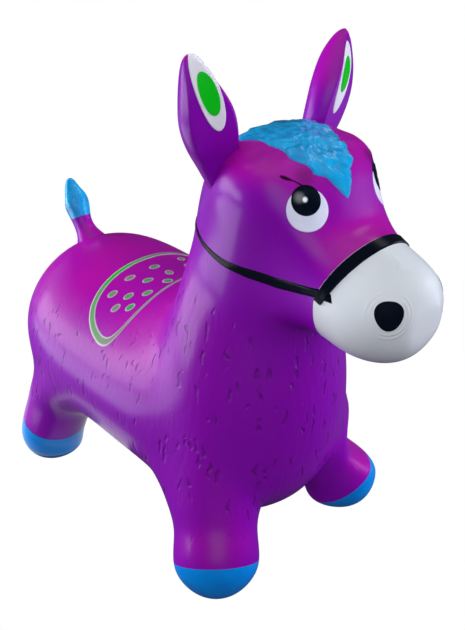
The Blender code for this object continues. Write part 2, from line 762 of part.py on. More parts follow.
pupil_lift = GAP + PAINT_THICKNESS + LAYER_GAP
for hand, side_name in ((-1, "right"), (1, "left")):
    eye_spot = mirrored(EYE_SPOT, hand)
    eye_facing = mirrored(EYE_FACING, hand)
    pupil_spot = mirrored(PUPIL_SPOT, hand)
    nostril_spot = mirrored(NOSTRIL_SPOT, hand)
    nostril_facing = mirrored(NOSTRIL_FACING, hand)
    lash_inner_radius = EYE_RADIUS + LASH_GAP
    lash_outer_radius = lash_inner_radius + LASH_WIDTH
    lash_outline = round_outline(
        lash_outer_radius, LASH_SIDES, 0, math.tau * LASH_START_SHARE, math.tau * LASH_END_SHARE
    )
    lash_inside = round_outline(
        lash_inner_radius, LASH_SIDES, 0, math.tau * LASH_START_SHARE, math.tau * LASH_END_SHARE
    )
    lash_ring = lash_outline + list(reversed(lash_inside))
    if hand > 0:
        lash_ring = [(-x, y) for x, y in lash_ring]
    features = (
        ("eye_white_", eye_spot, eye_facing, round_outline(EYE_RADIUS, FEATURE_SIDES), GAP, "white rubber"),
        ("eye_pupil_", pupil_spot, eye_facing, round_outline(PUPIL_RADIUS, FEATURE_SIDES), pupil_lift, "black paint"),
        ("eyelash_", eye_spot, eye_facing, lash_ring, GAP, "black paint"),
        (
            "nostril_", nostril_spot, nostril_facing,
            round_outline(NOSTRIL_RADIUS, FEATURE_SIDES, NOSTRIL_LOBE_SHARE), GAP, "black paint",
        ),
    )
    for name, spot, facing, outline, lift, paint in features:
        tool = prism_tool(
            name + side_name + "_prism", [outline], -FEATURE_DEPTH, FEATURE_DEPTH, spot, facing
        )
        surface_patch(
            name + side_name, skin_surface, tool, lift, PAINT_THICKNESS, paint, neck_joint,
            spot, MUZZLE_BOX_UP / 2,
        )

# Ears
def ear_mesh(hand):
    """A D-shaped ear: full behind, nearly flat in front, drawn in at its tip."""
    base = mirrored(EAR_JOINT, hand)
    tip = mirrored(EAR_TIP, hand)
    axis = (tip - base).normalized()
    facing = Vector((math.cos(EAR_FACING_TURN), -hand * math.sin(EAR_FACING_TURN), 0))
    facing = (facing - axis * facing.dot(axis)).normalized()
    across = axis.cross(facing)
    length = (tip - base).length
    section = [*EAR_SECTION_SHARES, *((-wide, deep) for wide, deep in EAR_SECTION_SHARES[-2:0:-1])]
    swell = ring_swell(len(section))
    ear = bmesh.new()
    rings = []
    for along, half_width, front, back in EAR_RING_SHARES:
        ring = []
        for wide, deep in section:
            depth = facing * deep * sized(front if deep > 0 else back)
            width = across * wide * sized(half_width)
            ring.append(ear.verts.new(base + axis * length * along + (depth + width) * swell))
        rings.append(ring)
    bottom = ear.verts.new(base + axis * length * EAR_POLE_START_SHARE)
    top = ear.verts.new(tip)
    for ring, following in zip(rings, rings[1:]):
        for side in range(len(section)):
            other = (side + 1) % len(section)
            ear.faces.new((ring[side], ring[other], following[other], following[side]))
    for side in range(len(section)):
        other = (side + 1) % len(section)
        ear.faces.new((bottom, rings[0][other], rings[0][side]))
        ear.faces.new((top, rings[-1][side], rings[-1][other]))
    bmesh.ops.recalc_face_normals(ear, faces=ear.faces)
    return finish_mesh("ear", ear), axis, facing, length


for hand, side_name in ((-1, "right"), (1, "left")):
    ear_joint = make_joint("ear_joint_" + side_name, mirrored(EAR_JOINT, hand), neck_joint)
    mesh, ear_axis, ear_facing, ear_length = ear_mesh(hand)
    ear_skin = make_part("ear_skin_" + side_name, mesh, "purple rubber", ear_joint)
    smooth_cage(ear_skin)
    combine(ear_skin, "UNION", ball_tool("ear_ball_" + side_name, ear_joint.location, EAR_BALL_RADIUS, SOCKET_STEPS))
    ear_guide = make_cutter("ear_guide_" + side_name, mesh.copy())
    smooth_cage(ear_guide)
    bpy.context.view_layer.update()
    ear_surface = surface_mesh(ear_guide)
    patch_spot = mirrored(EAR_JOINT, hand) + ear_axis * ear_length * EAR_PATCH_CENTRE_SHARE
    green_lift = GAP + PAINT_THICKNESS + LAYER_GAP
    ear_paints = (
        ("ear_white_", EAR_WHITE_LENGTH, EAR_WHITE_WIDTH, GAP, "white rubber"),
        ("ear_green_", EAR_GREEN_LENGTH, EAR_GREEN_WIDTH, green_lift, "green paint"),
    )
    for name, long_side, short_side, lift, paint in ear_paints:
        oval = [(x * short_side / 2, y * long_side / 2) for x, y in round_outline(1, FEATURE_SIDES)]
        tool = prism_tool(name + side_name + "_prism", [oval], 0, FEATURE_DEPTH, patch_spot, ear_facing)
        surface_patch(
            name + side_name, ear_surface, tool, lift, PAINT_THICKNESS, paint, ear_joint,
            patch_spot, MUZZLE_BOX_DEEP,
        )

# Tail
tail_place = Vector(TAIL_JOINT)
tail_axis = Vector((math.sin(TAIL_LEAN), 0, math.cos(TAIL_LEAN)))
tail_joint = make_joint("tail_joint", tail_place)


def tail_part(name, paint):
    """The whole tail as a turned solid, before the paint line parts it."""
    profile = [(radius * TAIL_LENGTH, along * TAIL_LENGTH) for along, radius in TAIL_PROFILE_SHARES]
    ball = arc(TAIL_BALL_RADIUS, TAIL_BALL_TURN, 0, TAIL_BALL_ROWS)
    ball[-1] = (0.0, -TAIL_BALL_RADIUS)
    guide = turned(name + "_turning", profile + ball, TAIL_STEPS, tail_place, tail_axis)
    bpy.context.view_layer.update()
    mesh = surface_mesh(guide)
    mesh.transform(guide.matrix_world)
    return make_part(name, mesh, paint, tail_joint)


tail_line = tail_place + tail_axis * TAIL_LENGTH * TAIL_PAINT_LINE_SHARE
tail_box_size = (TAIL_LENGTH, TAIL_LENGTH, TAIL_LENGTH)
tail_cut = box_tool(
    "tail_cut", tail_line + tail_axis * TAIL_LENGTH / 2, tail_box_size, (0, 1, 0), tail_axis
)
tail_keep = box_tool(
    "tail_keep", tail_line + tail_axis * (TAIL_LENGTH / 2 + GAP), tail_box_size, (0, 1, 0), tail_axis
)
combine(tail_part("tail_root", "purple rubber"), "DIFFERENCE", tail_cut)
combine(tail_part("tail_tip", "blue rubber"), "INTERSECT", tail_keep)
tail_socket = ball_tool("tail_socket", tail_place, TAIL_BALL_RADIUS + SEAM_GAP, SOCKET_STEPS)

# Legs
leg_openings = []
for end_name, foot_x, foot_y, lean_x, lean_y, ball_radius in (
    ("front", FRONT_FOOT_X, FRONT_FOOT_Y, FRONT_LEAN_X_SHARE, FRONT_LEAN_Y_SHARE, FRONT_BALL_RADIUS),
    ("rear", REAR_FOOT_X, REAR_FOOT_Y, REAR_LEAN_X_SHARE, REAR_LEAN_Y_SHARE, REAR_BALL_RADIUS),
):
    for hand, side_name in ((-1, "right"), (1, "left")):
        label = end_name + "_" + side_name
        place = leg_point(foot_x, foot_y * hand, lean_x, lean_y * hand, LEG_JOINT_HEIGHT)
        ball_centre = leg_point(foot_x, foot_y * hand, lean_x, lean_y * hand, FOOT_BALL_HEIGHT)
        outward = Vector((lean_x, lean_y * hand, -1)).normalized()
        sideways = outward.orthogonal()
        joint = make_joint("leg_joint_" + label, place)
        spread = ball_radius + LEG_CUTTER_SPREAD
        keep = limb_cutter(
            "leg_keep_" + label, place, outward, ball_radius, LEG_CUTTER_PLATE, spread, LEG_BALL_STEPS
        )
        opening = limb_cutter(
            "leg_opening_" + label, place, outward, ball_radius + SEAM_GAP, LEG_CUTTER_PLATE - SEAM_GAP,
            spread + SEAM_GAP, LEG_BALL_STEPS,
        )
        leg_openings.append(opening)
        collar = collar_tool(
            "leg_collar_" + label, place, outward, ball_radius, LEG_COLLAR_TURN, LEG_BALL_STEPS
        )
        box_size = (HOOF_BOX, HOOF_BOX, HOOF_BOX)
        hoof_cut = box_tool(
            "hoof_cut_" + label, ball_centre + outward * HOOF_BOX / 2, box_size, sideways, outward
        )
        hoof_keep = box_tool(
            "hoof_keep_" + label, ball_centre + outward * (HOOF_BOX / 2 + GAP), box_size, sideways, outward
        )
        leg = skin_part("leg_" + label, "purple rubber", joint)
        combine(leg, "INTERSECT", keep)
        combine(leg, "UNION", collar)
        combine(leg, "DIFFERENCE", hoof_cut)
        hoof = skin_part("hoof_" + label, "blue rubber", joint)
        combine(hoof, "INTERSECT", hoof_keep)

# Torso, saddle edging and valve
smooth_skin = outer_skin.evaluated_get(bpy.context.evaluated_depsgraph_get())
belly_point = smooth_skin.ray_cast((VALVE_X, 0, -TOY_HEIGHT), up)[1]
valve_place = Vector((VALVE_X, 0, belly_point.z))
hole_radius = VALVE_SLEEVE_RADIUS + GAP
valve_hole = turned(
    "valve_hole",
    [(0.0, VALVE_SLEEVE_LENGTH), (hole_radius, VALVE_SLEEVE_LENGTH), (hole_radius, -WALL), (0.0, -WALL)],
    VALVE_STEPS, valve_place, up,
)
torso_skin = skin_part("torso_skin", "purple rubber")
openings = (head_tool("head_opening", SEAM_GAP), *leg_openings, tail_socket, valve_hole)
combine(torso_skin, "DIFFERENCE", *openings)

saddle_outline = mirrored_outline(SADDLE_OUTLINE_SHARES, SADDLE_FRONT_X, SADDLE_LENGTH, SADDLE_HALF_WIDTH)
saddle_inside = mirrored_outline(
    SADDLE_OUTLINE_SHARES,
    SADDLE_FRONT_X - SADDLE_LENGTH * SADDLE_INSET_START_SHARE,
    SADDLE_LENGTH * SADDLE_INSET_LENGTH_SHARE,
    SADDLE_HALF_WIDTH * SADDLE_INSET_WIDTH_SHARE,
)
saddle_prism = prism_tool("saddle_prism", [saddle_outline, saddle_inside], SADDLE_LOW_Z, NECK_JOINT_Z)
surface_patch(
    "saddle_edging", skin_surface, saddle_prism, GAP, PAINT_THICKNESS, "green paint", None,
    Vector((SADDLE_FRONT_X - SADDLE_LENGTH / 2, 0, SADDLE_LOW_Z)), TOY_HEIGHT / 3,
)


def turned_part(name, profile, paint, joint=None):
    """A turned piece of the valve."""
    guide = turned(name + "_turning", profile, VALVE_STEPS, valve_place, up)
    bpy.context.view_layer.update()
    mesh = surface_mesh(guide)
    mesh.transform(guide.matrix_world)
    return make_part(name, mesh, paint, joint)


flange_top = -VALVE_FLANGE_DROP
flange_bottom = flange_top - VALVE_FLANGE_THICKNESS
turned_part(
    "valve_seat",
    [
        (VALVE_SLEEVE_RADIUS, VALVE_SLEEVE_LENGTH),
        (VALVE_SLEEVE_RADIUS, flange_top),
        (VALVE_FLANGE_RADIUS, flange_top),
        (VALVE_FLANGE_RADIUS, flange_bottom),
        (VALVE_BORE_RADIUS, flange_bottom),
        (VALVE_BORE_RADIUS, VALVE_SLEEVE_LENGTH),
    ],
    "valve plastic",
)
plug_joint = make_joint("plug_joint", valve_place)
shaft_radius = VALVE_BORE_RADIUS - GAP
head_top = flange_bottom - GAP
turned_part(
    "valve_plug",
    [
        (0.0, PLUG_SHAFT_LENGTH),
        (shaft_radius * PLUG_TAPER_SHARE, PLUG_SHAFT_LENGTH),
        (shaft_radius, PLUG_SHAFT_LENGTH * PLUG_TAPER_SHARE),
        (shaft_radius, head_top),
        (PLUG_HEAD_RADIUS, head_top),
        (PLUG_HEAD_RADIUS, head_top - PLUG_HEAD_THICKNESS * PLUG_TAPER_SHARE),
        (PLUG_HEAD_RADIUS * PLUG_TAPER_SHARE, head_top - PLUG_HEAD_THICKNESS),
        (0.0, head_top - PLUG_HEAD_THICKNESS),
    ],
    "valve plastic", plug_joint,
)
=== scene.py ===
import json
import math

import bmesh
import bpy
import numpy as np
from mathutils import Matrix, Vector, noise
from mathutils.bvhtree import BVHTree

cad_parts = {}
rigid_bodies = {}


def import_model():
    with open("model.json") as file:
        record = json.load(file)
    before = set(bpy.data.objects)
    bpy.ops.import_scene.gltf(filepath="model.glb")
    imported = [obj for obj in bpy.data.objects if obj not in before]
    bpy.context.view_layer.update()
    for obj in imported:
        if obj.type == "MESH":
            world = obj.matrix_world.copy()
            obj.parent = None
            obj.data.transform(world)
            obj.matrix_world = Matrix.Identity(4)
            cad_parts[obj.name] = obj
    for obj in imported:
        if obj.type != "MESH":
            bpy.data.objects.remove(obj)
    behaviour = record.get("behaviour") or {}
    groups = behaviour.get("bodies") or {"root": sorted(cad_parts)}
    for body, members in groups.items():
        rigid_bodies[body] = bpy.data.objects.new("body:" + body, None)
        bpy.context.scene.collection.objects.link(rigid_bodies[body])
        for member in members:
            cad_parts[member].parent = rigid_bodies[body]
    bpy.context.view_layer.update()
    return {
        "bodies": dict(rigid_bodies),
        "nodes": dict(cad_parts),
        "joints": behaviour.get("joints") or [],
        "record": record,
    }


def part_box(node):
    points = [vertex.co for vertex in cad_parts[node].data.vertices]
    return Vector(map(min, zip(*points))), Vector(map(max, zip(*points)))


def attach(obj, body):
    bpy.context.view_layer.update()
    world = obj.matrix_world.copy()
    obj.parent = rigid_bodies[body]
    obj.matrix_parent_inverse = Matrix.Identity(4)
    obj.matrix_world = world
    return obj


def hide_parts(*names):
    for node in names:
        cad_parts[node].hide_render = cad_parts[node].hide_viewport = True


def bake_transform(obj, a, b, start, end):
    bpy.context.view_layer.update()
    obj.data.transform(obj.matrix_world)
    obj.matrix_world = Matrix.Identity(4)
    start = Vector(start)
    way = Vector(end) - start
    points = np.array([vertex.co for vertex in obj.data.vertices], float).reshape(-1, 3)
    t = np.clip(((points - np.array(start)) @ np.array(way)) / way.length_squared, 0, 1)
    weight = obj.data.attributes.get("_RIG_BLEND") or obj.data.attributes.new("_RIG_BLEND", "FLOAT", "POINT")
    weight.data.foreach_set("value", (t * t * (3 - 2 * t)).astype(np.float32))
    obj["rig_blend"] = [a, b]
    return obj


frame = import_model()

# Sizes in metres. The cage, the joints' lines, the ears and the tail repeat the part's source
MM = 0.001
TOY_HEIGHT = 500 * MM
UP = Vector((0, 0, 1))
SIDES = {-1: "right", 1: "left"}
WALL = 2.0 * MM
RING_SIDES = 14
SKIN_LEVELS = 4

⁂

JOB — Starting with the line with "head_top = flange_bottom - GAP" and ending with the line with "cad_parts[obj.name] = obj", extract every line exactly and nothing outside that span.

RESPONSE TO THE EXERCISE —
head_top = flange_bottom - GAP
turned_part(
    "valve_plug",
    [
        (0.0, PLUG_SHAFT_LENGTH),
        (shaft_radius * PLUG_TAPER_SHARE, PLUG_SHAFT_LENGTH),
        (shaft_radius, PLUG_SHAFT_LENGTH * PLUG_TAPER_SHARE),
        (shaft_radius, head_top),
        (PLUG_HEAD_RADIUS, head_top),
        (PLUG_HEAD_RADIUS, head_top - PLUG_HEAD_THICKNESS * PLUG_TAPER_SHARE),
        (PLUG_HEAD_RADIUS * PLUG_TAPER_SHARE, head_top - PLUG_HEAD_THICKNESS),
        (0.0, head_top - PLUG_HEAD_THICKNESS),
    ],
    "valve plastic", plug_joint,
)
=== scene.py ===
import json
import math

import bmesh
import bpy
import numpy as np
from mathutils import Matrix, Vector, noise
from mathutils.bvhtree import BVHTree

cad_parts = {}
rigid_bodies = {}


def import_model():
    with open("model.json") as file:
        record = json.load(file)
    before = set(bpy.data.objects)
    bpy.ops.import_scene.gltf(filepath="model.glb")
    imported = [obj for obj in bpy.data.objects if obj not in before]
    bpy.context.view_layer.update()
    for obj in imported:
        if obj.type == "MESH":
            world = obj.matrix_world.copy()
            obj.parent = None
            obj.data.transform(world)
            obj.matrix_world = Matrix.Identity(4)
            cad_parts[obj.name] = obj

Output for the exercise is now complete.